▶ Your goal: Everything from the first line to the line containing "---- driving dimensions" is to be repeated exactly; nothing past it.

'''

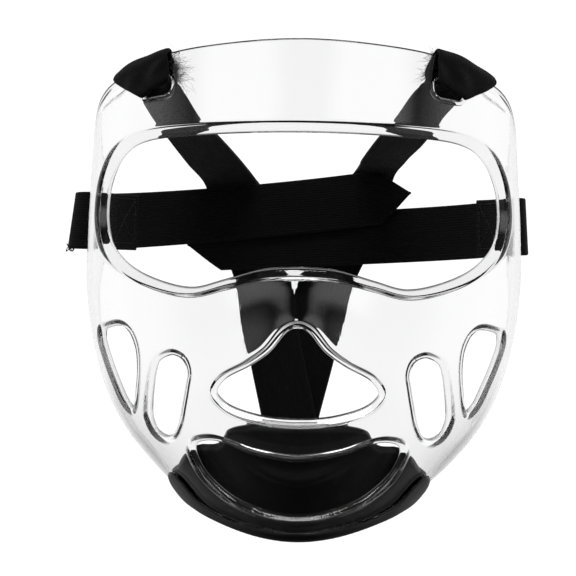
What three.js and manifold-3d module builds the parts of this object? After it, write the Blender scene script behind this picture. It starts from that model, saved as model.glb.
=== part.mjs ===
// A clear moulded face guard with a soft chin pad and four webbing straps.
// Units are millimetres. +Z is up, the front faces -Y and +X is the wearer's left.
// The pieces are built round a working origin at the bridge of the nose, in the plane
// where the guard is widest, and the outer group then moves the chin seat to the origin.
import * as THREE from 'three';
import { mergeVertices } from 'three/addons/utils/BufferGeometryUtils.js';
import Module from 'manifold-3d';

const wasm = await Module();
wasm.setup();

// ---- driving dimensions ----

const WALL = 2.6; // clear sheet
const GAP = 0.4; // clearance between neighbouring pieces
const SPREAD = 84; // flat pattern millimetres for each radian of turn
const SHEET_CELL = 6.3; // grid of the clear sheet's flat pattern
const PAD_CELL = 7.6; // grid of the chin pad's flat pattern
const RIM_CELL = 4.4; // grid of its narrow rim
const SNAP = 0.3; // share of a cell over which grid points move onto an outline
const PAD_THICKNESS = 8;
const MOUTH_STEP = 6; // width over which the pad steps back behind the mouth opening
const RIM_PROUD = 1.4; // how far the chin pad's rim stands in front of the clear sheet
const STRAP_WIDTH = 25;
const STRAP_THICKNESS = 1.8;
const STRAP_STEPS = 2; // bends modelled between two rows of a strap's route
const TIP_TURN = 10.6; // degrees of the head loop taken by a side strap's pointed end
const HEAD_LOOP = { halfWidth: 91, depth: 72, back: 20 }; // side straps behind the ears
const LAYER = 2.3; // distance between the two side straps where they overlap
const TIP_BLUNT = 0.03; // share of a strap's width left at its point
const STEP = 0.05; // small step for slopes
const BRIDGE_SPREAD = 18; // width over which the eye opening's lip widens above the nose
const SEAT_HEIGHT = -79; // middle of the chin pad's inner face

// Level sections of the clear sheet: half an ellipse in front of the widest plane.
const SECTIONS = [
  { height: -106, halfWidth: 44, depth: 69 },
  { height: -92, halfWidth: 51, depth: 72.5 },
  { height: -78, halfWidth: 61, depth: 75 },
  { height: -61, halfWidth: 75, depth: 76.5 },
  { height: -44, halfWidth: 84, depth: 77 },
  { height: -20, halfWidth: 90.5, depth: 76.5 },
  { height: 0, halfWidth: 93, depth: 75.5 },
  { height: 20, halfWidth: 93, depth: 74 },
  { height: 50, halfWidth: 91.5, depth: 71 },
  { height: 80, halfWidth: 89.5, depth: 66 },
  { height: 104, halfWidth: 87, depth: 60 },
];

// The nose stands out of those sections by rise, fading sideways over spread.
const NOSE = [
  { height: -60, rise: 0, spread: 32 },
  { height: -50, rise: 1.5, spread: 32 },
  { height: -38, rise: 7, spread: 28 },
  { height: -26, rise: 10, spread: 24 },
  { height: -14, rise: 9, spread: 20 },
  { height: -4, rise: 5.5, spread: 17 },
  { height: 6, rise: 2, spread: 15 },
  { height: 14, rise: 0, spread: 15 },
];

// Outlines give one half, from the top centre round the side to the bottom centre.
// Turn is the angle round the face in degrees, 0 in front and 90 at the widest plane.
const SHEET_OUTLINE = [
  { turn: 0, height: 101.9 },
  { turn: 20, height: 100.2 },
  { turn: 40, height: 96.4 },
  { turn: 48, height: 93.7 },
  { turn: 55, height: 90.5 },
  { turn: 62, height: 87 },
  { turn: 69, height: 83.5 },
  { turn: 77, height: 78.2 },
  { turn: 84, height: 70.2 },
  { turn: 90, height: 62.3 },
  { turn: 100, height: 54 },
  { turn: 110, height: 48 },
  { turn: 114, height: 40 },
  { turn: 114, height: 16 },
  { turn: 110, height: 7 },
  { turn: 100, height: -2 },
  { turn: 94, height: -18 },
  { turn: 92, height: -40 },
  { turn: 88, height: -60 },
  { turn: 80, height: -72.5 },
  { turn: 68, height: -80 },
  { turn: 55, height: -87 },
  { turn: 41, height: -93 },
  { turn: 20, height: -97.8 },
  { turn: 0, height: -99.3 },
];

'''

▶ Exercise solution:
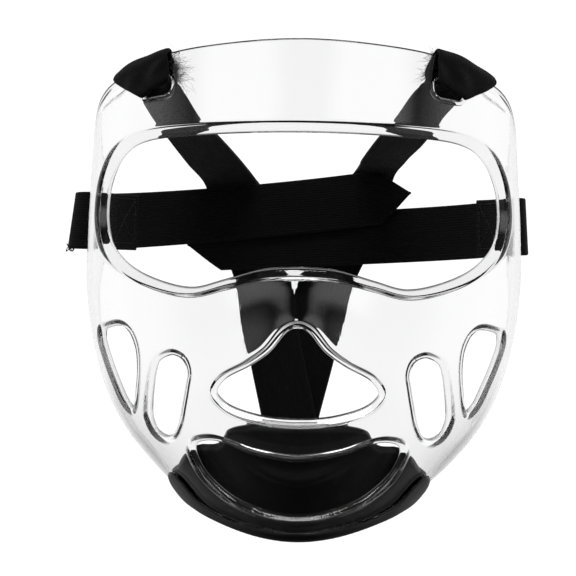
What three.js and manifold-3d module builds the parts of this object? After it, write the Blender scene script behind this picture. It starts from that model, saved as model.glb.
=== part.mjs ===
// A clear moulded face guard with a soft chin pad and four webbing straps.
// Units are millimetres. +Z is up, the front faces -Y and +X is the wearer's left.
// The pieces are built round a working origin at the bridge of the nose, in the plane
// where the guard is widest, and the outer group then moves the chin seat to the origin.
import * as THREE from 'three';
import { mergeVertices } from 'three/addons/utils/BufferGeometryUtils.js';
import Module from 'manifold-3d';

const wasm = await Module();
wasm.setup();

// ---- driving dimensions ----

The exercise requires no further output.